Victoria Cirlot verfolgt in "La otra cruzada: el amor de lejos de
Jaufré
Rudel" (237–252) sowohl den Zusammenhang mit den
Kreuzzügen als auch die
Notwendigkeit einer Akzentversetzung von diesem historischen zu einem
innovativen Traum(-Reise) und Visionskonzept, wie es Amin Maalouf in
seinem
Libretto für Kaia Saariahos Oper zur vida
des Trobadors unter dem Titel Amour de
loin zelebriert. Ich stimme mit Victoria Cirlot in der
komplexen
Interpretation des Rudel-Mythos durch Maalouf überein, komme
aber zu in meiner
Studie zur "Amour de loin.
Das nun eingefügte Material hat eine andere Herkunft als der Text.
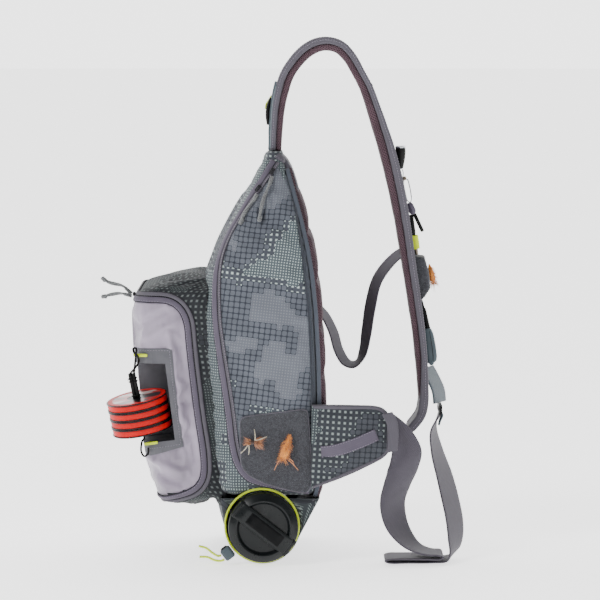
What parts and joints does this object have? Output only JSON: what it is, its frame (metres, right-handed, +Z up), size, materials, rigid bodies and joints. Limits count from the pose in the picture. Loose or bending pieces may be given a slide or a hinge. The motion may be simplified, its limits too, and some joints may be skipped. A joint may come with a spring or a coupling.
{
  "type": "fishing tackle sling bag",
  "caption": "Teardrop sling bag with a front pocket, side zip, padded shoulder strap, waist wing, webbing loop, bottle sleeve and clipped-on fishing tackle.",
  "frame": {"origin": "underside of the shoulder strap's crown, in the strap's middle plane, where it lies on the shoulder or on a hook", "axes": "+Z up; +X from the front pocket towards the wearer; -Y is the side with the main zip, the fly patch and the bottle's cap"},
  "size_m": [0.446, 0.2544, 0.6404],
  "materials": {
    "check_fabric": "woven check rip fabric, matt",
    "plain_fabric": "plain grey-lilac woven fabric and binding",
    "lilac_fabric": "coated lilac fabric with a soft sheen",
    "mesh_fabric": "maroon spacer mesh",
    "foam": "charcoal foam with a felted face",
    "patch_fabric": "dark grey stitched fabric",
    "webbing": "ribbed grey-lilac webbing",
    "black_plastic": "moulded black plastic and rubbery cord",
    "lime_fabric": "bright lime tape and cord",
    "spool_band": "red band between dark flanges",
    "chrome": "bright plated wire",
    "grey_grip": "moulded teal-grey plastic",
    "bottle_paint": "dark powder coat, gloss on the cap",
    "feather": "orange fibres",
    "dark_feather": "brown fibres"
  },
  "bodies": {
    "root": {"main_shell": "check_fabric", "side_panel": "check_fabric", "main_zip_band": "plain_fabric", "back_panel": "mesh_fabric", "fly_patch": "foam", "pocket_door": "lilac_fabric", "pocket_zip_band": "plain_fabric", "pocket_body": "check_fabric", "tippet_patch": "patch_fabric", "spool_1": "spool_band", "spool_2": "spool_band", "spool_3": "spool_band", "spool_4": "spool_band", "tippet_bar": "black_plastic", "tab_upper": "lime_fabric", "tab_lower": "lime_fabric", "shoulder_strap": "plain_fabric", "strap_lining": "mesh_fabric", "strap_anchor": "check_fabric", "strap_buckle": "black_plastic", "buckle_tab": "lime_fabric", "retractor_body": "black_plastic", "retractor_cap": "chrome", "retractor_tab": "webbing", "snap_wire": "chrome", "tool_clip": "grey_grip", "tool_rod": "chrome", "tool_shaft": "black_plastic", "lime_sleeve": "lime_fabric", "strap_fly_patch": "foam", "forceps_shaft": "black_plastic", "forceps_handle": "grey_grip", "lock_tab": "check_fabric", "ladder_lock": "black_plastic", "shoulder_webbing": "webbing", "stabiliser_webbing": "webbing", "waist_wing": "check_fabric", "wing_band": "lilac_fabric", "bottle_sleeve": "check_fabric", "sleeve_hem": "lime_fabric", "cord_lock": "grey_grip", "bottle_body": "bottle_paint", "bottle_cap": "bottle_paint", "slider_main_1": "black_plastic", "slider_main_2": "black_plastic", "slider_pocket": "black_plastic", "pull_main_1": "black_plastic", "pull_main_2": "black_plastic", "pull_pocket_1": "black_plastic", "pull_pocket_2": "black_plastic", "tail_1": "lime_fabric", "tail_2": "lime_fabric", "fly_1": "dark_feather", "fly_2": "feather", "fly_3": "feather"}
  },
  "joints": []
}
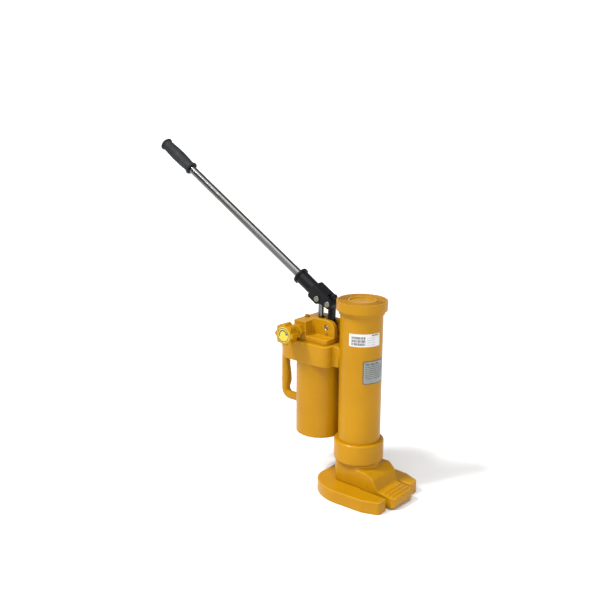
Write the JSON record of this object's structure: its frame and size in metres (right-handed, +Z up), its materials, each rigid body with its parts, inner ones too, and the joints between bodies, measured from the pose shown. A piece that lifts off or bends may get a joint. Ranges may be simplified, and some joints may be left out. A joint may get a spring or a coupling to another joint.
{
  "type": "hydraulic toe jack",
  "caption": "Hydraulic toe jack: a cylinder with head seat, ribbed lifting toe and hand pump climbs a ram that stands on a slotted base plate.",
  "frame": {"origin": "centre of the ram and column axis on the underside of the base plate, which rests on the floor", "axes": "+Z up along the column, +X from the column axis towards the toe tip, +Y to the toe's left; the release knob faces -Y"},
  "size_m": [0.6304, 0.1595, 0.6286],
  "materials": {
    "yellow_paint": "semi-gloss",
    "black_paint": "semi-gloss",
    "steel": "satin",
    "chrome": "polished",
    "bronze": "satin",
    "seal_rubber": "matte",
    "grip_rubber": "matte",
    "plate_metal": "satin",
    "label_film": "satin",
    "disc_plastic": "gloss"
  },
  "bodies": {
    "base": {"base_plate": "yellow_paint", "base_screws": "steel", "ram_rod": "chrome", "ram_piston": "steel", "piston_seal": "seal_rubber", "piston_guide_ring": "bronze", "piston_nut": "steel"},
    "toe": {"toe_casting": "yellow_paint", "swivel_washer": "bronze"},
    "jack_body": {"cylinder_tube": "yellow_paint", "lower_collar": "yellow_paint", "head_cap": "yellow_paint", "head_seal": "seal_rubber", "bottom_gland": "steel", "rod_guide_bush": "bronze", "rod_wiper": "seal_rubber", "rod_seal": "seal_rubber", "stop_ring": "steel", "swivel_nut": "steel", "pump_bracket": "yellow_paint", "pump_head": "yellow_paint", "pump_head_screws": "steel", "reservoir_tube": "yellow_paint", "reservoir_bottom": "yellow_paint", "reservoir_seal": "seal_rubber", "carry_handle": "yellow_paint", "filler_plug": "yellow_paint", "filler_washer": "steel", "pump_barrel": "steel", "plunger_seal": "seal_rubber", "suction_tube": "steel", "suction_strainer": "bronze", "inlet_ball": "steel", "outlet_ball": "steel", "outlet_spring": "steel", "outlet_plug": "steel", "relief_ball": "steel", "relief_spring": "steel", "relief_screw": "steel", "release_gland": "yellow_paint", "data_plate": "plate_metal", "blank_label": "label_film", "lug_pin": "steel", "lug_set_screw": "steel"},
    "plunger": {"plunger_rod": "chrome"},
    "lever": {"lever_socket": "black_paint", "plunger_pin": "steel", "link_pin": "steel", "pin_clips": "steel"},
    "link": {"link_arm": "black_paint"},
    "lever_bar": {"lever_tube": "chrome", "lever_plug": "grip_rubber", "rubber_grip": "grip_rubber"},
    "release_valve": {"release_spindle": "steel", "release_knob": "yellow_paint", "knob_disc": "disc_plastic", "knob_nut": "steel"}
  },
  "joints": [
    {"name": "lift", "type": "slide", "parent": "base", "child": "toe", "axis": [0, 0, 1], "range_m": [0, 0.205]},
    {"name": "body_swivel", "type": "hinge", "parent": "toe", "child": "jack_body", "pos_m": [0, 0, 0.066], "axis": [0, 0, 1], "continuous": true},
    {"name": "plunger_slide", "type": "slide", "parent": "jack_body", "child": "plunger", "axis": [0, 0, 1], "range_m": [-0.0172, 0.0046]},
    {"name": "lever_swing", "type": "hinge", "parent": "plunger", "child": "lever", "pos_m": [-0.0945, 0, 0.358], "axis": [0, 1, 0], "range_deg": [-38, 10]},
    {"name": "link_swing", "type": "hinge", "parent": "lever", "child": "link", "pos_m": [-0.069, 0, 0.3514], "axis": [0, 1, 0], "range_deg": [-10.5, 38.5]},
    {"name": "lever_pull", "type": "slide", "parent": "lever", "child": "lever_bar", "axis": [-0.8554, 0, 0.518], "range_m": [0, 0.035]},
    {"name": "release_turn", "type": "hinge", "parent": "jack_body", "child": "release_valve", "pos_m": [-0.1165, -0.06, 0.299], "axis": [0, -1, 0], "range_deg": [0, 450]}
  ],
  "couplings": [
    {"joint": "plunger_slide", "follows": "lever_swing", "m_per_rad": 0.0256},
    {"joint": "link_swing", "follows": "lever_swing", "ratio": -1}
  ]
}
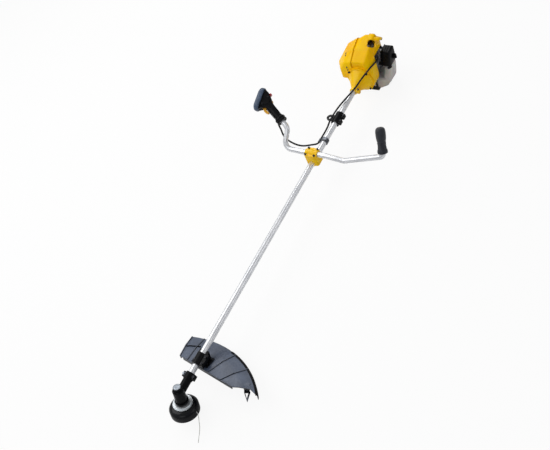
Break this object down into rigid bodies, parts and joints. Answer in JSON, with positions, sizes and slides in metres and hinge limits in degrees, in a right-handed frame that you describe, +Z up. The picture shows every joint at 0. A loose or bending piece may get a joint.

Über die
Geschicke eines schicksalhaften
Motivs: Amin Maalouf und Jaufre Rudel" zu einer weniger optimistischen
abschließenden Deutung: "Egoismus und Pessimismus
rücken Amin Maaloufs
Verständnis von der Amour de loin in den
leeren Raum einer Art 'klassischer
Postmoderne', die sich besonders in der Gestaltung seiner Figuren
niederschlägt
und in eigenartigem Widerspruch zu seiner explizit
aufklärerischen Mission als
Autor und Mittler zwischen den Kulturen steht" (Raumerfahrung
–
Raumerfindung, Berlin 2005, 312). Abschließend
geht Annalisa Mirizio in "La ab joy en
la poética de Pier Paolo
Pasolini: usos de la herencia provenzal y construcción de la
imagen de escritor"
(253–270)
der Übertragung eines weiteren komplexen trobadoresken
Schlüsselkonzepts auf
den Grund: der Lebens- und Liebesfreude, joy,
durch Pier Paolo Pasolini transformiert in eine Art Lebensnostalgie. Der
gewollt pluralistische Ansatz mit seinen laut Meritxell Simó
gewollten "enfoques
metodologicos distintos" (3) schützt den Sammelband vor dem
Vorwurf, in
ihm seien Studien zusammengewürfelt, die eigentlich nicht
zusammengehören. Der
Blick schweift von der Kreuzzugslyrik und ihrem historischen Kontext
über den
Einsatz der Trobadordichtung im altfranzösischen Roman, deren
handschriftliche
Überlieferung und deren Rezeption in verschiedenen Kulturen
und Literaturen bis
hin zu deren politischen und postmodernen Implikationen. Er setzt
ebenso auf
Schlüsselkonzepte der Trobadorlyrik wie auf deren
Appropriation und
Resemantisierung, hauptsächlich aber nicht
ausschließlich im katalanischen
Ambiente. Und so verschieden diese Blickwinkel sind, so verschieden ist
auch
die fachliche Herangehensweise der einzelnen Autorinnen und Autoren.
Die Basis
für die Erfüllung des Wunschs Merixell
Simós, mit diesen diversen Studien
Fenster auf künftige Auseinandersetzungen mit
Rezeptionsphänomenen aus den
verschiedensten Blickwinkeln zu öffnen, ist gelegt;
nichtsdestoweniger wirkt
der Band bei einer Gesamtlektüre heteroklit – was
allerdings der Rezeption der
Einzelstudien in ihrem jeweiligen Forschungsbereich keinen Abbruch tut. Der
kleinste gemeinsame Nenner ist gewiss, dass der Band eine
Grundüberzeugung
aller Beitragenden widerspiegelt, die ich voll mittragen kann: Die
Trobadorlyrik
ist die Basis der volkssprachlichen europäischen Literatur.